◆ DATASET ENTRIES ◆
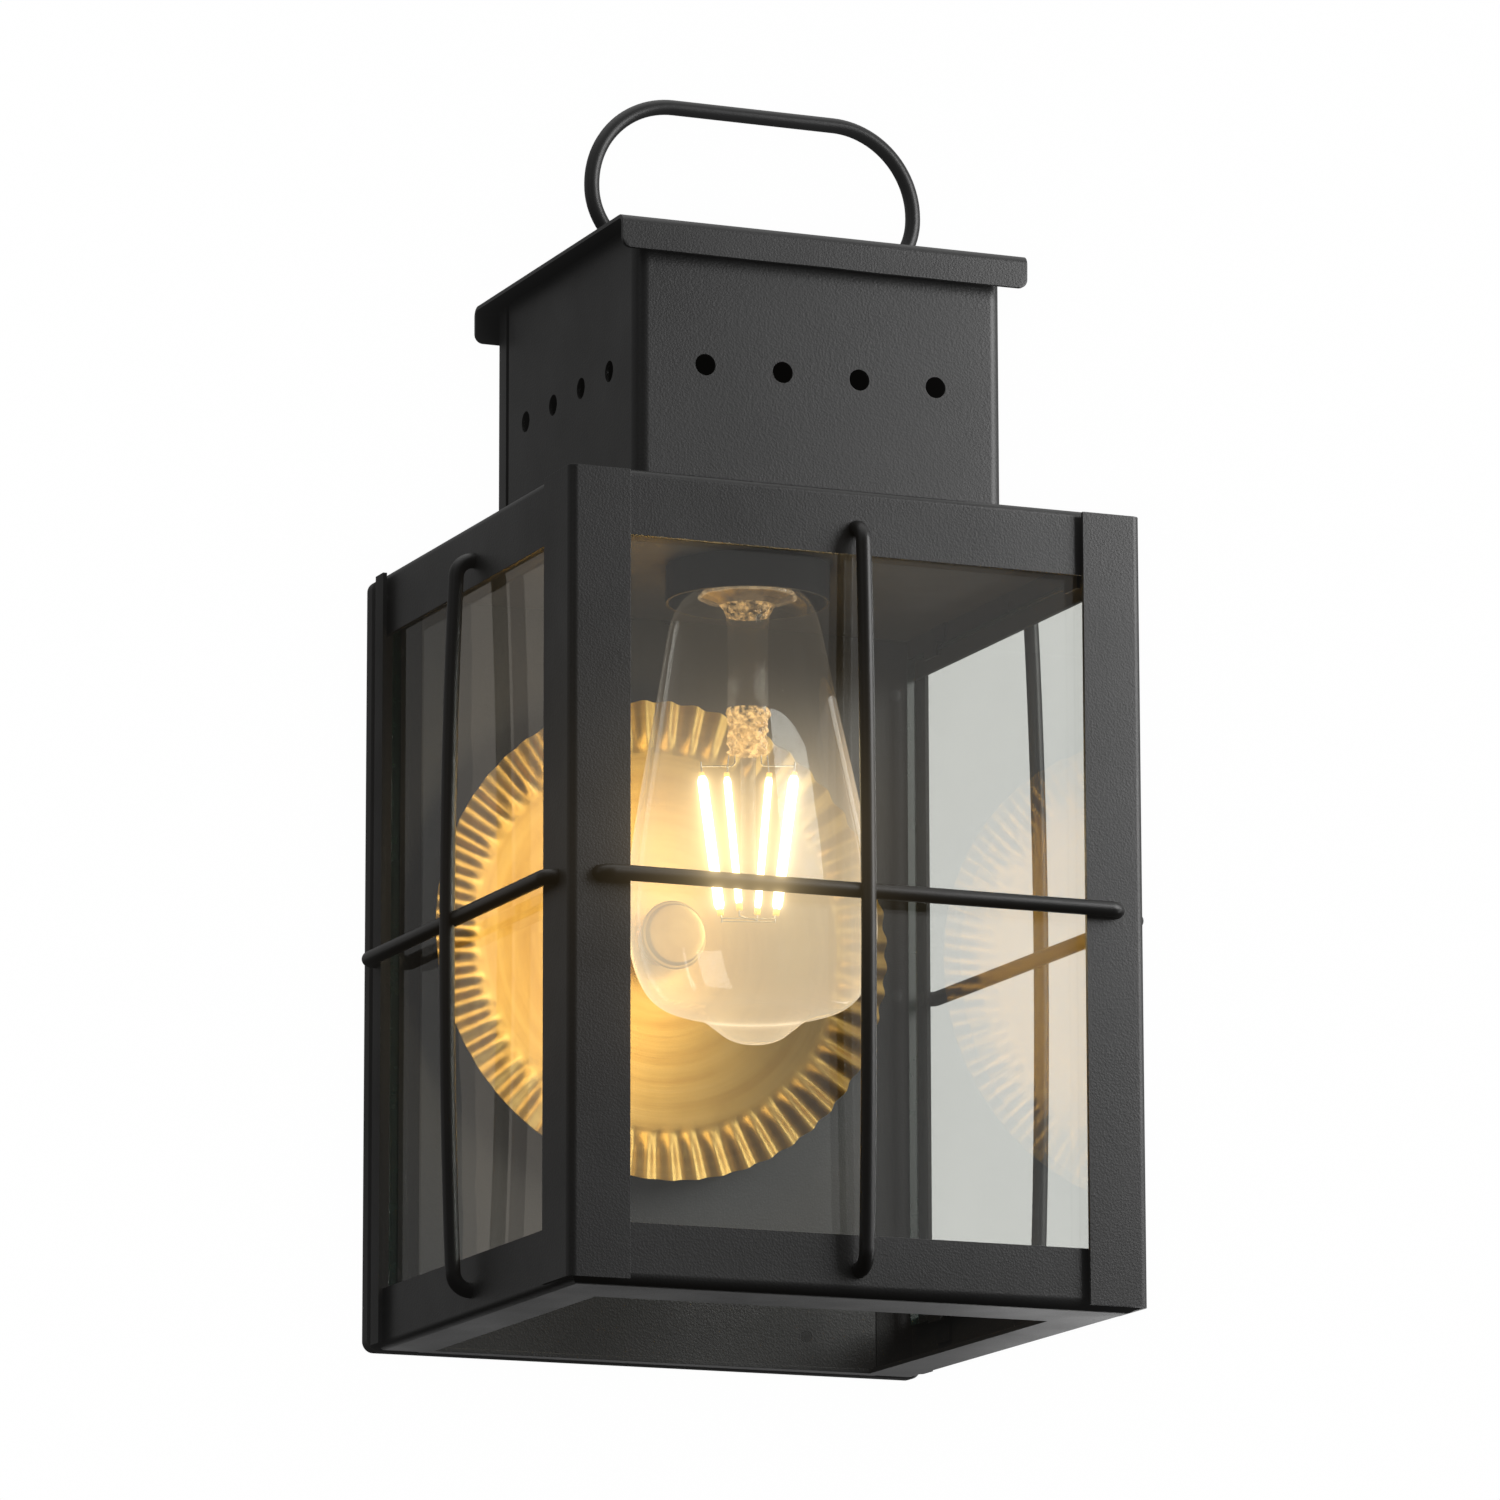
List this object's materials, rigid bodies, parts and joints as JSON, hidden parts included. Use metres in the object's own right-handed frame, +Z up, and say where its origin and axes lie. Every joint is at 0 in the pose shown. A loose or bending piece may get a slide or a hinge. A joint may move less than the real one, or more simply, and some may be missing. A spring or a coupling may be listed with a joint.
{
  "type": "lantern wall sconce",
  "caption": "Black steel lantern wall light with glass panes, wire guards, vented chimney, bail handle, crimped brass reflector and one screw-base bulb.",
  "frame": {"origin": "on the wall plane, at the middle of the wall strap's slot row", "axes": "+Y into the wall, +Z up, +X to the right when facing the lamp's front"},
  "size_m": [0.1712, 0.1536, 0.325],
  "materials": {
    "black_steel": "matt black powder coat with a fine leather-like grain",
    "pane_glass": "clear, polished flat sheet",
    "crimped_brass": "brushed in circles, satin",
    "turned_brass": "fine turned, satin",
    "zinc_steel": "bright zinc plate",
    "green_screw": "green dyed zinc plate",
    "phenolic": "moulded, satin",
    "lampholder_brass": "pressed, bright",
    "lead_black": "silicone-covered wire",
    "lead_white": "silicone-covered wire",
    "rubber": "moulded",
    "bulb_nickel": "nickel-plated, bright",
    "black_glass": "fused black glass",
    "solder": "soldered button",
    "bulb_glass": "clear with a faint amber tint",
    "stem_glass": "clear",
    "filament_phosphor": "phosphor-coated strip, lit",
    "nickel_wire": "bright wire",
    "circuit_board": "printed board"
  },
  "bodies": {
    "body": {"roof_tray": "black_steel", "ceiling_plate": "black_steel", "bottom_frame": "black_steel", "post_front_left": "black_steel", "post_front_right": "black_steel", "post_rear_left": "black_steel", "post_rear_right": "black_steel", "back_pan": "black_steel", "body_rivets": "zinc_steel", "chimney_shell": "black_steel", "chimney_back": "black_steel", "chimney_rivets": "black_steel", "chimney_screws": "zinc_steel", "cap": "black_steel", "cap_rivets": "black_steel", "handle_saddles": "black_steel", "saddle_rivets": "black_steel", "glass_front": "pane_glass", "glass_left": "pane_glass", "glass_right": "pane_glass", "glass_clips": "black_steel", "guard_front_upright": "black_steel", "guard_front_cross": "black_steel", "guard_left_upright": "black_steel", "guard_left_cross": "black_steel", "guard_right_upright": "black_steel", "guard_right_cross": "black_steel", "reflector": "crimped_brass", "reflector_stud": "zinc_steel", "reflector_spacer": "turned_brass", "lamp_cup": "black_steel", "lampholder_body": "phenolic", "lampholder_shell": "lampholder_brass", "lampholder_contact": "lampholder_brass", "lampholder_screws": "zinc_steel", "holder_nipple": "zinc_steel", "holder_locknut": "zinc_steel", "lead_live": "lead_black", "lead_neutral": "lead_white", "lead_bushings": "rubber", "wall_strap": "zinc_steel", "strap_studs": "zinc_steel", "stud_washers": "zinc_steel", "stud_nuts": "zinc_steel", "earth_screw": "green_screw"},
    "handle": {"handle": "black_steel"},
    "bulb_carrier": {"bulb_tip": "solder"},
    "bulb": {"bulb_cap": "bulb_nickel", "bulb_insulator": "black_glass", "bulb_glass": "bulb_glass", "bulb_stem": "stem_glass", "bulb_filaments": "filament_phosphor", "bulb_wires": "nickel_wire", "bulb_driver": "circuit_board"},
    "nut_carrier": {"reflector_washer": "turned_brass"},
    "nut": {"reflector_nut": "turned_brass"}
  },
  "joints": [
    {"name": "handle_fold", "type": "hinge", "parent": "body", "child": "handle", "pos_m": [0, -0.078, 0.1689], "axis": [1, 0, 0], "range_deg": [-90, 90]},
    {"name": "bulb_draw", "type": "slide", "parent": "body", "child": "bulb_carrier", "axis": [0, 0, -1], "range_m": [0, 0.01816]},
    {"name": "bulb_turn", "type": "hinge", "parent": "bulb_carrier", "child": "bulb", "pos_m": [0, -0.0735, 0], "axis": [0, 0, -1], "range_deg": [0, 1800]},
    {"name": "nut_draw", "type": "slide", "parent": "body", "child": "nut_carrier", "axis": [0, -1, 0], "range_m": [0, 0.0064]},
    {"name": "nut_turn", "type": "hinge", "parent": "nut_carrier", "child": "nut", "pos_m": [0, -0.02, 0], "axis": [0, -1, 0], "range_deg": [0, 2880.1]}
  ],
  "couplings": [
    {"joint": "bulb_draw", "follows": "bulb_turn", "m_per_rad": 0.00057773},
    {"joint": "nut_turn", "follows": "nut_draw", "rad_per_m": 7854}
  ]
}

...

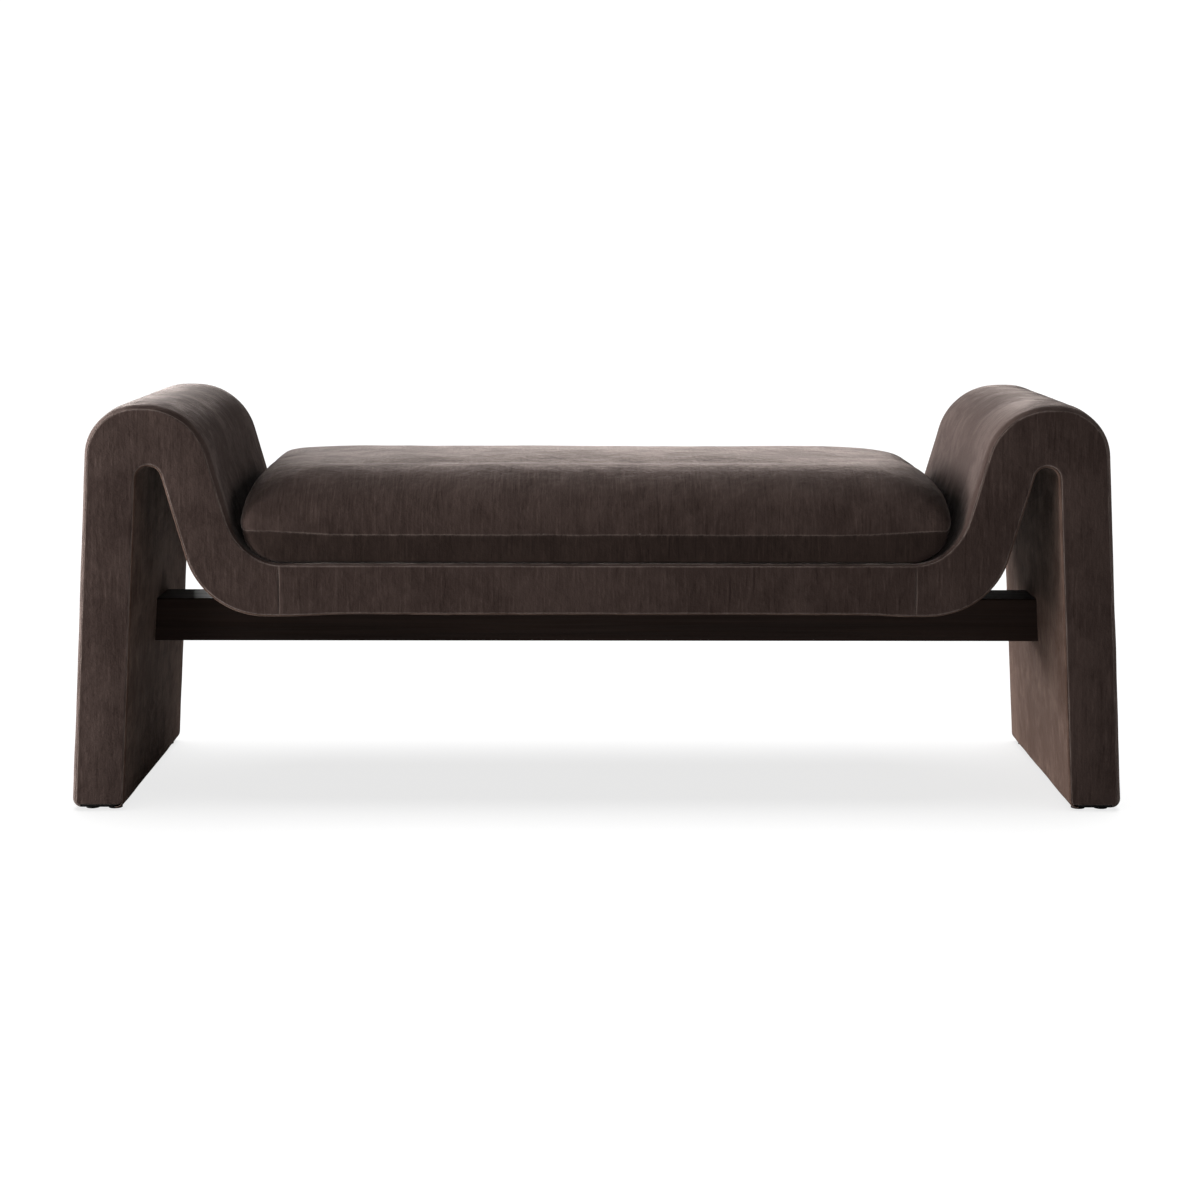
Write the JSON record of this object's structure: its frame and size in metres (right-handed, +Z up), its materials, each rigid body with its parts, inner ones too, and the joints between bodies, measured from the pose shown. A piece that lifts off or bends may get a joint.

◆ WORK TO COMPLETE ◆
Count how many lines of the listing above include "axes" and report that number alone.

◆ THE REPLY ◆
2